Vigie, septembre 2021

 

 

 

Le jeudi matin

 

 

Vigiesept21 02

 

 

Autrefois, à Maripasoula, dans ce petit village de Guyane où j’ai passé une année mémorable, le jeudi matin était consacré à l’écriture, car c’était le seul moment de relative tranquillité dont je disposais dans ce village par ailleurs assez bruyant. Je m’enfermais dans la petite pièce verte au sol nu, je mettais mes boules Quiès et j’écrivais à la main sur de grandes feuilles que je scotchais au mur Le grillon de l’automne. C’était alors ma façon à la fois de m’évader et de me ressourcer, arbre déraciné que j’étais.

Les hasards de l’emploi du temps font que cette année aussi le jeudi matin est un temps libre, que je consacre en partie à l’écriture – en partie seulement car il faut bien sortir Rimski avant de repartir travailler. D’abord, l’obligation dans laquelle je me trouve d’interrompre l’écriture me contrarie ; puis je songe, sitôt reparti sur les sentiers, que je suis en train de vivre exactement ce dont je rêvais, ce que je poursuivais autrefois et poursuis encore à travers l’écriture. L’équilibre entre les deux temps de la matinée – le temps assis et le temps debout, celui où seuls les mots bougent sur la page ou l’écran et celui où c’est le corps tout entier qui s’anime – est parfait.
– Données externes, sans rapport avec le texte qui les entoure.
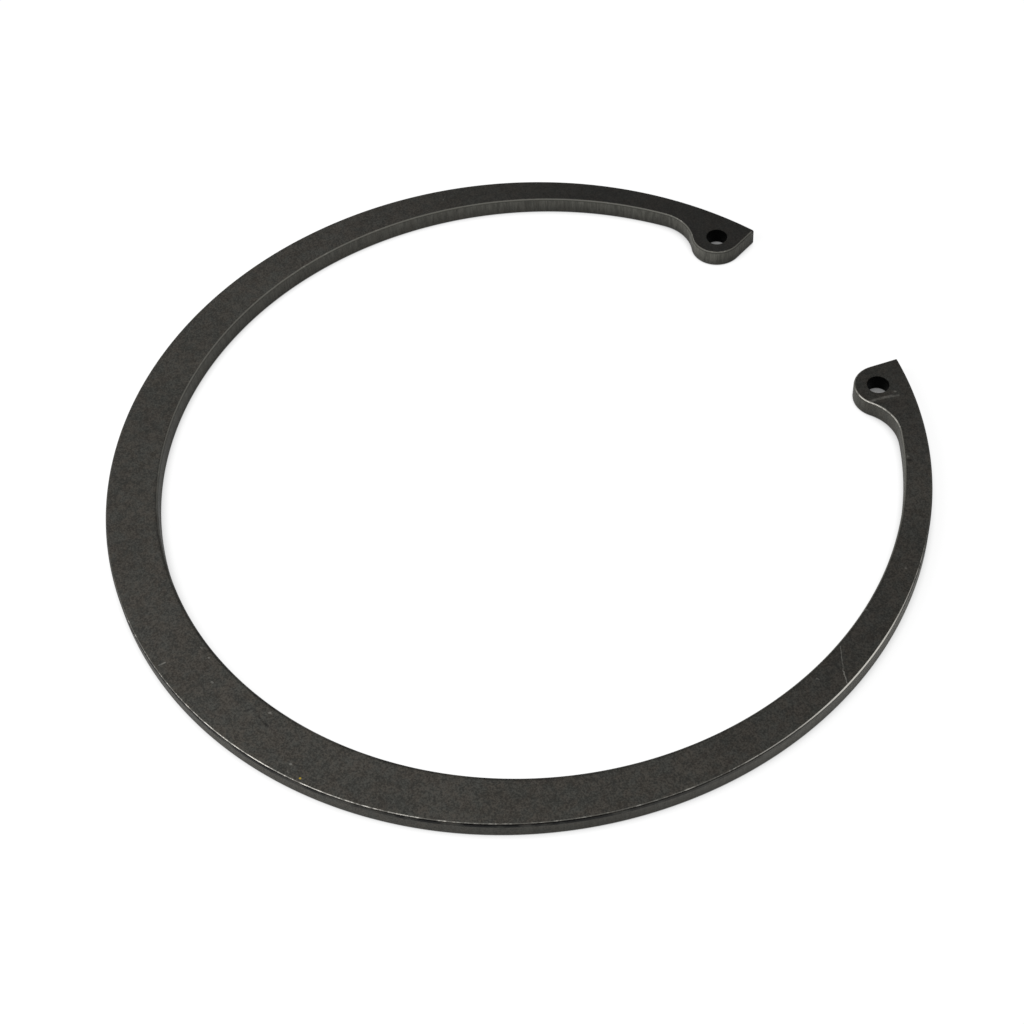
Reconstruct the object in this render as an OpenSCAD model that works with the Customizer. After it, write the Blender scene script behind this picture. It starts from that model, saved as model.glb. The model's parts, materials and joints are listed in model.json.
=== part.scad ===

Un héron gris traverse la bruine, passant pesamment dans le ciel lui-même d’un beau gris continu troué d’éclats blancs au-dessus du Grand Chat. Il fait encore assez doux pour que les abeilles s’activent. Deux chaises de jardin paraissent oubliées. Tout parait oublié, les hameaux déserts. La silhouette d’un homme en bleu de travail apparait furtivement au bout d’une ruelle des Landaz, mais on n’entend aucun son renvoyant à des activités humaines. Le chemin creusé dans la terre, bordé par les restes de vieux murets et qui devait être autrefois bien fréquenté, semble s’être assombri à cause de toutes les feuilles qui sont tombées et qui ont commencé à pourrir. Je m’arrête au-dessus de La Martinette. L’herbe verte repousse sur la terre brûlée. Fumées aux cheminées – dieu que j’aime cette odeur ! Les prés admirablement fauchés sur une surface assez importante, même dans la pente, forcent l’admiration. Je serais triste qu’il en fût autrement, que ce lieu ne soit plus entretenu comme il l’est encore aujourd’hui et que la forêt omniprésente, envahissante (et que, par ailleurs, j’adore) s’empare de ce bastion paysan.

Je songe à tout ce qui envahit et qu’on voudrait maintenir à l’écart : à cette tumeur nauséabonde qui ronge la mâchoire de ma vieille chatte de Guyane, naguère acrobate des bois-canons, à ces pensées mauvaises qui, au moment où je me livre à cette activité futile de la promenade, gagnent implacablement l’esprit de cet homme qui, dans quelques jours, mettra fin à ses jours, 

L’arbre au pic, le vieux tronc mort criblé de trous que je salue chaque fois en passant et qui ressemble à un totem crochu, pour autant ne m’inspire nulle idée morbide, et l’obscurité qui gagne le sous-bois me paraît bienfaisante. Je n’ai pas peur de m’enfoncer dans l’automne – non, de cela, je n’ai pas peur.

Cet homme, cependant, juché à l’intérieur de la pelle de l’engin de chantier, est-ce que parfois il n’a pas l’impression d’être un enfant occupé à quelque jeu de construction géant ? Est-ce que, voyant le tractopelle, il se dit : « Oh, le beau jouet ! » ? Est-ce qu’il faisait déjà cela quand il était petit ? Est-ce qu’on ne fait pas toujours la même chose en cette vie qui n’est faite que d’un instant ? Rimski peut en témoigner : je n’ai jamais rien fait d’autre que marcher sur un chemin plus ou moins boueux, en compagnie d’un chien et d’une cohorte de fantômes, à prendre des notes que je m’applique ensuite à recopier en hâte, sans raison, entre deux marches, entre deux tâches, dans l’heureuse parenthèse du jeudi matin.